Photograph of pamphlet 'Playspace in North Kensington: Report on Local Play Programmes 1967-69)

‘Playspace in North Kensington: Report on local play programmes 1967 – 69’ published by the Notting Hill Social Council Leisure and Amenities Committee, printed by Notting Hill Press, July 1970. Copyright – Beryl Foster

 

Photograph of excerpt from ‘People’s News’ published by Notting Hill People’s Association

‘People’s News’ published by Notting Hill People’s Association, printed by Notting Hill Press, January [1969] Copyright – With kind permission of the Mike Braybrook Archive Group

 

Photograph of Westway Nursery Association first Annuel showing children playing

Westway Nursery Association first Annual Report, printed by Crest Press, 1974. Copyright – Beryl Foster

 

In 1969 the press moved to premises at on Ladbroke Road, beneath an opticians. This new premises required rent so Foster and Gane, who had both had children by 1970, were beginning to struggle to put in the long hours the press required. In 1971 they trained up and handed over the press to two students, Vicky Hutchin and Carola Ker. Just as they had anticipated with the earlier financial arrangements Notting Hill Press LTD could be declared bankrupt with the machines remaining safe in the hands of local community groups.

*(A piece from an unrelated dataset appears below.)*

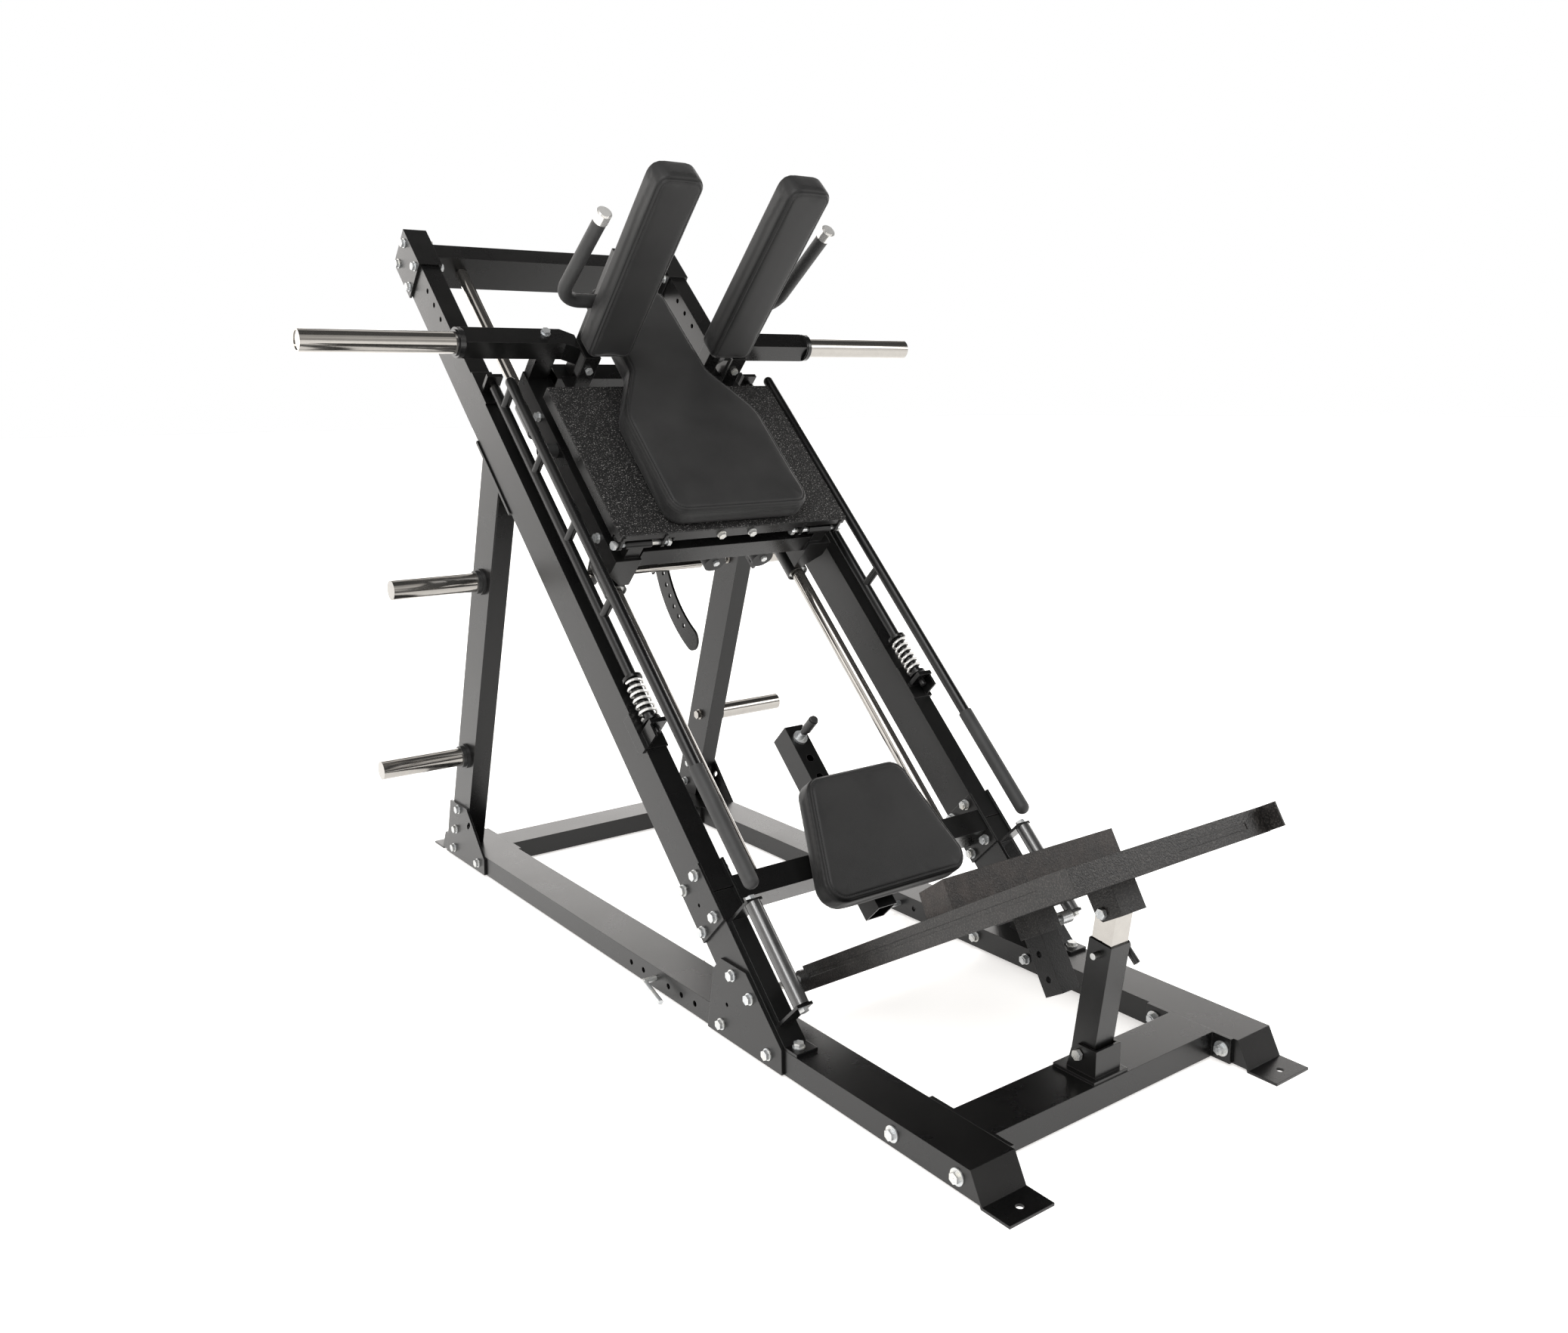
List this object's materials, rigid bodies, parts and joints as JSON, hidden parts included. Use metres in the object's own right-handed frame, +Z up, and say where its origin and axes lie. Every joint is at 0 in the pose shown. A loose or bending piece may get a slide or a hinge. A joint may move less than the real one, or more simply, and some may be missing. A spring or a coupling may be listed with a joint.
{
  "type": "hack squat machine",
  "caption": "Inclined hack squat and leg press machine: a sled with back pad, shoulder pads and weight horns slides on guide rods above a tilting foot plate.",
  "frame": {"origin": "on the floor, on the plane of symmetry, half way along the base rails", "axes": "+X to the right as seen from the foot plate end, +Y towards the upper end of the rails, +Z up"},
  "size_m": [1.71, 2.28, 1.7423],
  "materials": {
    "black_paint": "semi-gloss powder coat",
    "mottled_plate": "textured, non-slip",
    "grit": "coarse non-slip grit",
    "chrome": "polished",
    "zinc": "zinc plated",
    "collar": "satin",
    "black_plastic": "matte",
    "rubber": "matte",
    "grip_black": "smooth",
    "foam": "foam rubber",
    "vinyl": "stitched vinyl over foam"
  },
  "bodies": {
    "frame": {"base_rail_left": "black_paint", "base_rail_right": "black_paint", "front_crossmember": "black_paint", "rear_crossmember": "black_paint", "upright_left": "black_paint", "upright_right": "black_paint", "rear_gussets": "black_paint", "front_gussets": "black_paint", "storage_pegs": "chrome", "peg_collars": "black_plastic", "main_rail_left": "black_paint", "main_rail_right": "black_paint", "lower_rail_left": "black_paint", "lower_rail_right": "black_paint", "splice_plates": "black_paint", "top_crossmember": "black_paint", "guide_rods": "chrome", "seat_crossmember": "black_paint", "receiver_tube": "black_paint", "seat_pad": "vinyl", "seat_bracket": "black_paint", "hand_grips": "grip_black", "hand_grip_brackets": "black_paint", "catch_brackets": "black_paint", "frame_bolts": "zinc", "catch_springs": "chrome", "receiver_bushing": "zinc"},
    "sled": {"sled_frame": "black_paint", "bearing_housings": "black_paint", "linear_bearings": "zinc", "horn_arms": "black_paint", "horn_sleeves": "chrome", "horn_collars": "collar", "shoulder_pads": "vinyl", "shoulder_brackets": "black_paint", "handles": "foam", "handle_caps": "chrome", "sled_bolts": "zinc", "sled_bumpers": "rubber", "quadrant_rod": "chrome"},
    "press_plate": {"press_plate": "black_paint", "press_plate_grit": "grit", "quadrant": "black_paint", "back_pad": "vinyl", "back_pad_bracket": "black_paint"},
    "quadrant_pin": {"quadrant_pin": "zinc"},
    "catch_left": {"catch_left": "black_paint", "catch_grips_left": "foam"},
    "catch_right": {"catch_right": "black_paint", "catch_grips_right": "foam"},
    "foot_plate": {"foot_plate": "mottled_plate", "foot_plate_bolt": "zinc"},
    "calf_block": {"calf_block": "mottled_plate"},
    "calf_block_pin": {"calf_block_pin": "zinc"},
    "post_outer": {"post_outer": "black_paint"},
    "post_inner": {"post_inner": "chrome"},
    "post_pin": {"post_pin": "zinc"},
    "receiver_pin": {"receiver_pin": "black_plastic"},
    "hitch_pin_left": {"hitch_pin_left": "zinc"},
    "hitch_pin_right": {"hitch_pin_right": "zinc"}
  },
  "joints": [
    {"name": "sled_slide", "type": "slide", "parent": "frame", "child": "sled", "axis": [0, 0.7071, 0.7071], "range_m": [-0.42, 0.44]},
    {"name": "press_plate_tilt", "type": "hinge", "parent": "sled", "child": "press_plate", "pos_m": [0, 0.16484, 0.93409], "axis": [1, 0, 0], "range_deg": [0, 22.8]},
    {"name": "quadrant_pin_slide", "type": "slide", "parent": "sled", "child": "quadrant_pin", "axis": [1, 0, 0], "range_m": [0, 0.012]},
    {"name": "catch_swing_left", "type": "hinge", "parent": "frame", "child": "catch_left", "pos_m": [-0.372, 0.27444, 0.93904], "axis": [0, -0.7071, -0.7071], "range_deg": [0, 55]},
    {"name": "catch_swing_right", "type": "hinge", "parent": "frame", "child": "catch_right", "pos_m": [0.372, 0.27444, 0.93904], "axis": [0, 0.7071, 0.7071], "range_deg": [0, 55]},
    {"name": "foot_plate_tilt", "type": "hinge", "parent": "frame", "child": "foot_plate", "pos_m": [0, -0.43832, 0.11597], "axis": [-1, 0, 0], "range_deg": [0, 5]},
    {"name": "post_swing", "type": "hinge", "parent": "frame", "child": "post_outer", "pos_m": [0, -0.955, 0.095], "axis": [-1, 0, 0], "range_deg": [0, 5.6]},
    {"name": "post_extend", "type": "slide", "parent": "post_outer", "child": "post_inner", "axis": [0, -0.1392, 0.9903], "range_m": [0, 0.0455]},
    {"name": "post_pin_slide", "type": "slide", "parent": "post_outer", "child": "post_pin", "axis": [1, 0, 0], "range_m": [0, 0.07]},
    {"name": "calf_block_lift", "type": "slide", "parent": "foot_plate", "child": "calf_block", "axis": [0, 0.512, 0.859], "range_m": [0, 0.095]},
    {"name": "calf_block_pin_slide", "type": "slide", "parent": "foot_plate", "child": "calf_block_pin", "axis": [-1, 0, 0], "range_m": [0, 0.01]},
    {"name": "receiver_pin_slide", "type": "slide", "parent": "frame", "child": "receiver_pin", "axis": [0, -0.7071, 0.7071], "range_m": [0, 0.045]},
    {"name": "hitch_pin_left_slide", "type": "slide", "parent": "frame", "child": "hitch_pin_left", "axis": [-1, 0, 0], "range_m": [0, 0.13]},
    {"name": "hitch_pin_right_slide", "type": "slide", "parent": "frame", "child": "hitch_pin_right", "axis": [1, 0, 0], "range_m": [0, 0.13]}
  ],
  "couplings": [
    {"joint": "post_swing", "follows": "foot_plate_tilt", "ratio": 1.1},
    {"joint": "post_extend", "follows": "foot_plate_tilt", "m_per_rad": 0.5125}
  ]
}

This was the end of Notting Hill Press LTD in name but not the end of community printing in this area. In fact, the people, ideas and even machines through which it emerged continued to flourish. The press formed itself into a new company, Crest Press Ltd., which functioned in much the same manner as Notting Hill Press; printing for local community organisations and on local issues such as housing, nurseries and play spaces for children. As before, all the staff were volunteers who drew no real wage and no commercial work was taken.

Senta Kandler joined Crest Press in around 1973 and in 1975 she and Mike Braybrook took over the press and moved it to the Community Action Centre (CAC) on Kensington Park Road. CAC as an organisation was formed the same year to secure rights to the Talbot Tabernacle, known as ‘The Tab’ and used as a community center. Another new iteration of the press was born, this time known as Printshop W11.

Photograph of cover of 'Losing Out': A study on Colville and Tavistock

'Losing Out': A study on Colville and Tavistock, printed by Crest Press. Copyright – With kind permission of the Mike Braybrook Archive Group

Photograph of Cover of The Un-Supported Mothers Handbook by members of the Claimants’ Union

The Un-Supported Mothers Handbook by members of the Claimants’ Union, printed by [Crest Press]. Copyright – With kind permission of the Mike Braybrook Archive Group

In 1978, moved on again by the council, Printshop W11 moved to ‘The Point’ on Tavistock Road. By this point those that ran the press were still working for free but they were breaking even and had developed an impressive list of local customers. Before it ended, the press was to go through one final move, forming in 1982 into ‘Words Illustrated’ run by Braybrook, Conor Lynch and George Robertson. Words Illustrated ran in this format for much of the eighties before finally folding in 1988. As his next move Mike Braybrook started A-Priori Press and though this was more commercial in the sense that people earned a wage (and so commercial work was undertaken) it remained the go-to for local community printing until it was finally bought in the 1990s by Portobello Press.

Through all these changes – and the many wider political and national changes over these decades - the press and the essential community activism around it remained the constant. There had been differences: Notting Hill Press wanted to be embedded in the broad left community coalition which was active in North Kensington at the time, they wanted to serve that movement; Crest Press worked as a collective of political activists who were involved in local and national movements; later incarnations, Printshop West 11 and Words Illustrated, functioned more as worker collectives serving community groups and supporting movements for social and political change. Through it all, one thing remained the same – the Rotaprint 30/60 which was used until this final iteration in 1988. As Forster re-calls, “from 1968 to 1990’s the names of the printers and of the press change, but the machines carried on”. Beryl Foster (2017).